COUNTDOWN TO ELECTRIC PICNIC: Duran Duran set to bring a treasure chest of hits to the Main Stage

When Duran Duran’s current line-up of Simon Le Bon, Nick Rhodes, John Taylor and Roger Taylor take to the Electric Picnic main stage, they’ll have quite some back catalogue to choose from.

Formed in Birmingham in 1978, and named after a character from Roger Vadim’s sci-fi classic Barbarella, the band have had several line-up changes over the years (there are eight former members), and gone on the occasional hiatus, but have never actually broken up.

From their self-titled debut in 1981 to 2015’s well-received Paper Gods, they’ve released 14 studio albums, won countless awards, and shifted more than 100 million records worldwide. Despite all of their success and longevity, however, they’ve never really been critical darlings. In fact, quite the opposite.

When they first started, John Taylor recalled them being “a group of art school, experimental, post-punk rockers” surfing the new wave. The uber-cynical UK music press didn’t see it like that, however, with the likes of Sounds, NME and Melody Maker considering them to be nothing more than another bog standard boy band (possibly they were all just jealous of John Taylor’s cheekbones).

The critics couldn’t have been more wrong. The main element that separated Duran Duran from the rest of the pack was the absolute brilliance of their eminently catchy pop songs. Ahead of their time in many ways, they were one of the first acts to release dance remixes. And their cultural influences were spot on; ‘Wild Boys’, for example, was inspired by a William Burroughs novel.

As Moby put it in a 2003 blog post: “…they were cursed by what we call the ‘Bee Gee’s Curse’, which is ‘write amazing songs, sell tons of records, and consequently incur the wrath or disinterest of the rock obsessed critical establishment’.”

Simon Le Bon and co. were one of the groups to take decisive advantage of the nascent MTV. When they first emerged, along with bands such as ABC and Spandau Ballet, they were largely considered part of the New Romantic scene.
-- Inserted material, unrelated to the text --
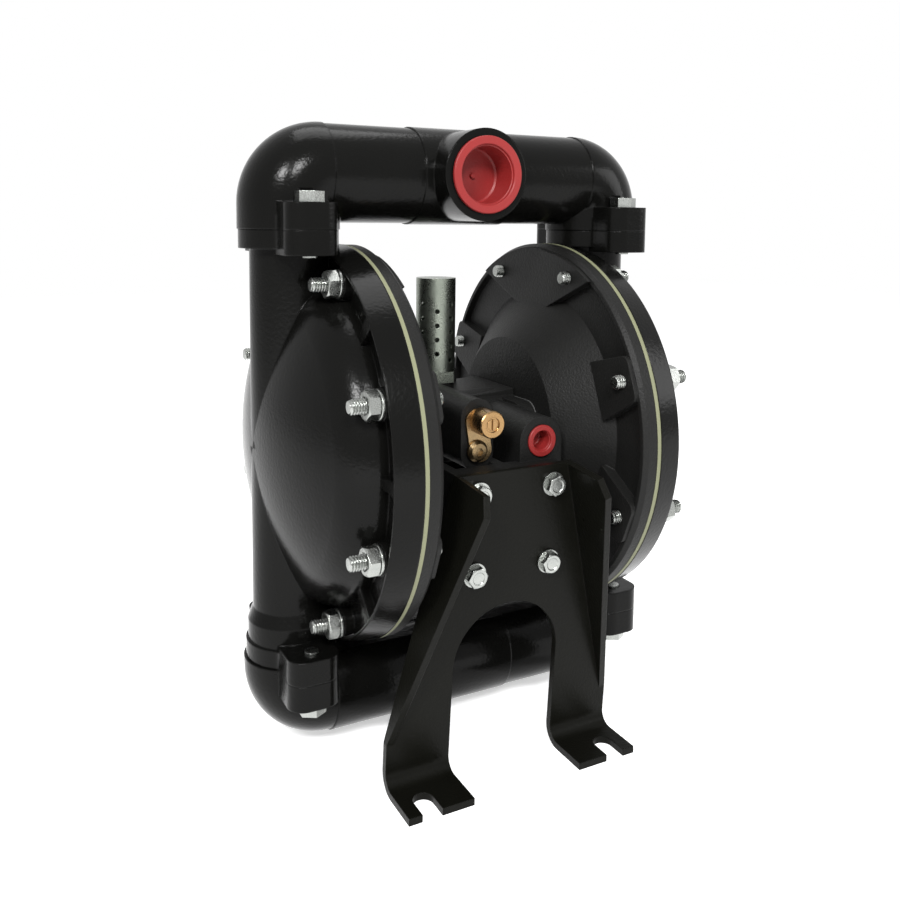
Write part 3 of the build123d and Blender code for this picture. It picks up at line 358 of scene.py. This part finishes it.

However, they quickly became the forerunners in the ‘Second British Invasion’ of the US, largely driven by the 24/7 TV music channel.

As John Carney’s recent Sing Street reminded us, Duran Duran didn’t do their music videos on the cheap. Most of them were made with established film directors and shot on 35mm film, giving them a much more polished and professional look than many of their contemporary’s blurry efforts. Tropical islands, luxury yachts, exclusive nightclubs and bikini-clad supermodels also tended to feature heavily. The slick videos for songs such as ‘Rio’, ‘Save A Prayer’ and ‘Hungry Like The Wolf’ are now classics of the genre.
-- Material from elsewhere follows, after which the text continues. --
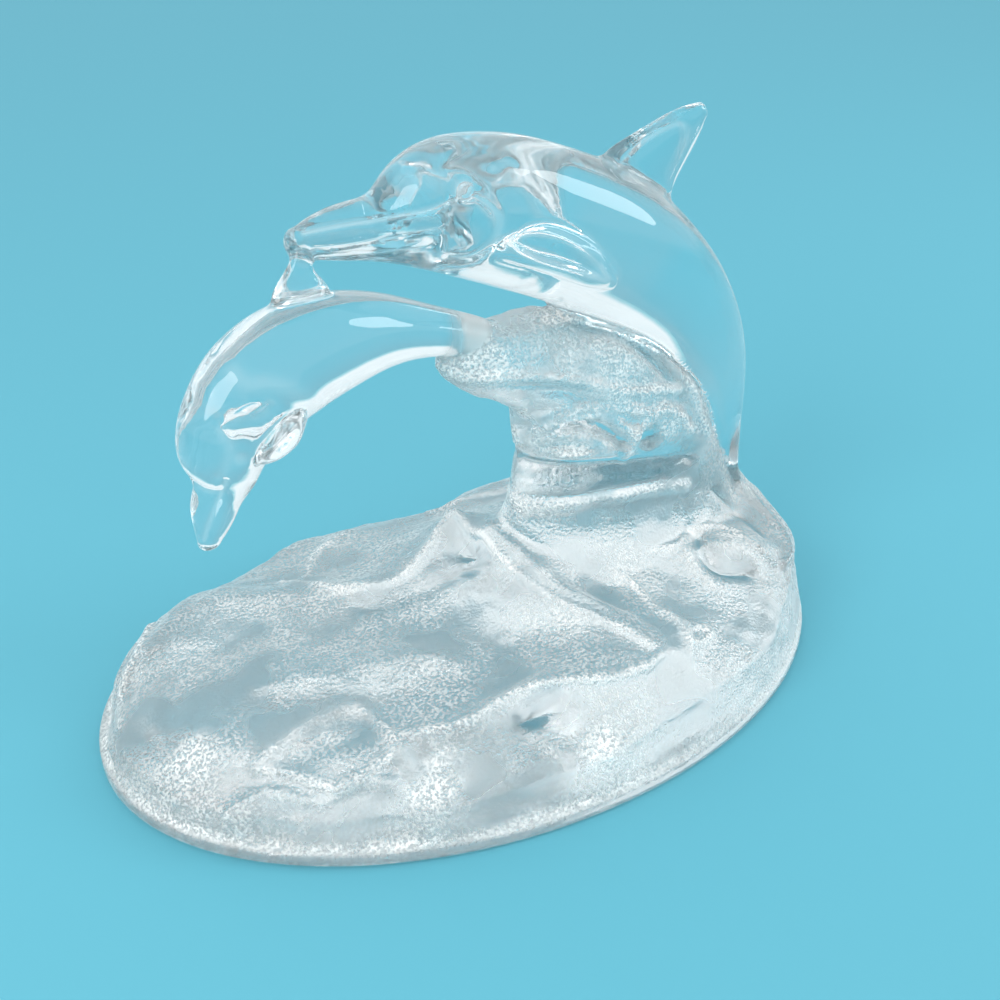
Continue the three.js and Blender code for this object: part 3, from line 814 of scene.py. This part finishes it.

By 1984, they were megastars at a time when album sales generated serious cash. Doing the theme song to Bond flick A View To A Kill, meanwhile, sent them supernova.

Their popularity waned slightly during the ’90s and noughties (2000’s Pop Trash was probably their least successful album). However, while they took some lengthy breaks, they never stopped making music. Asked by Hot Press’ Paul Nolan in 2007 whether they ever considered calling it a day, Le Bon responded, “There were plenty of moments when I felt that way. And there were plenty of moments when Nick felt that way, but never a moment when both Nick and I felt that way simultaneously. If there had have been, I think we would have jacked it in.”
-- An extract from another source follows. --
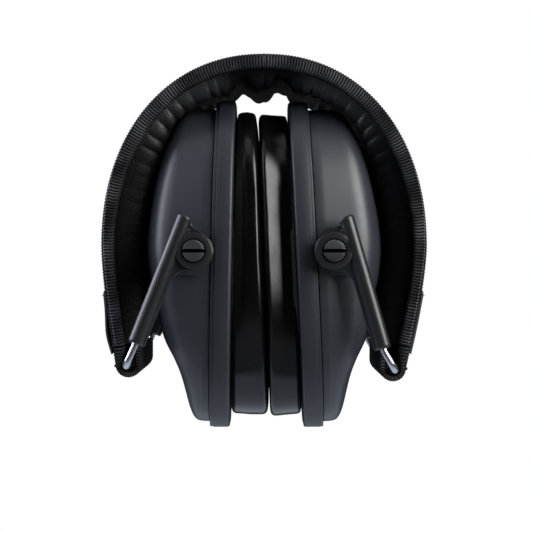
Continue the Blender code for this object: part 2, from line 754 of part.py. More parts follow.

In more recent times, the brilliance of Duran Duran has been recognised by numerous respected artists and musicians. The likes of Beck, Pink, Gwen Stefani, Dido, Franz Ferdinand, Goldfrapp and Justin Timberlake have openly admitted to being big fans. Brandon Flowers of The Killers told an interviewer, “Nick Rhodes is an absolute hero of mine – their records still sound fresh, which is no mean feat as far as synths are concerned.”

Even today, they’re obviously still considered relevant by their peers. Paper Gods was produced by no lesser talents than Mark Ronson, Nile Rodgers and Mr Hudson. Even so, when they play Electric Picnic, it’ll most likely be old classics such as ‘Reflex’, ‘Girls On Film’ and ‘New Moon On Monday’ that the crowd will be clamouring for. Fuck the critics. Duran Duran are the real deal.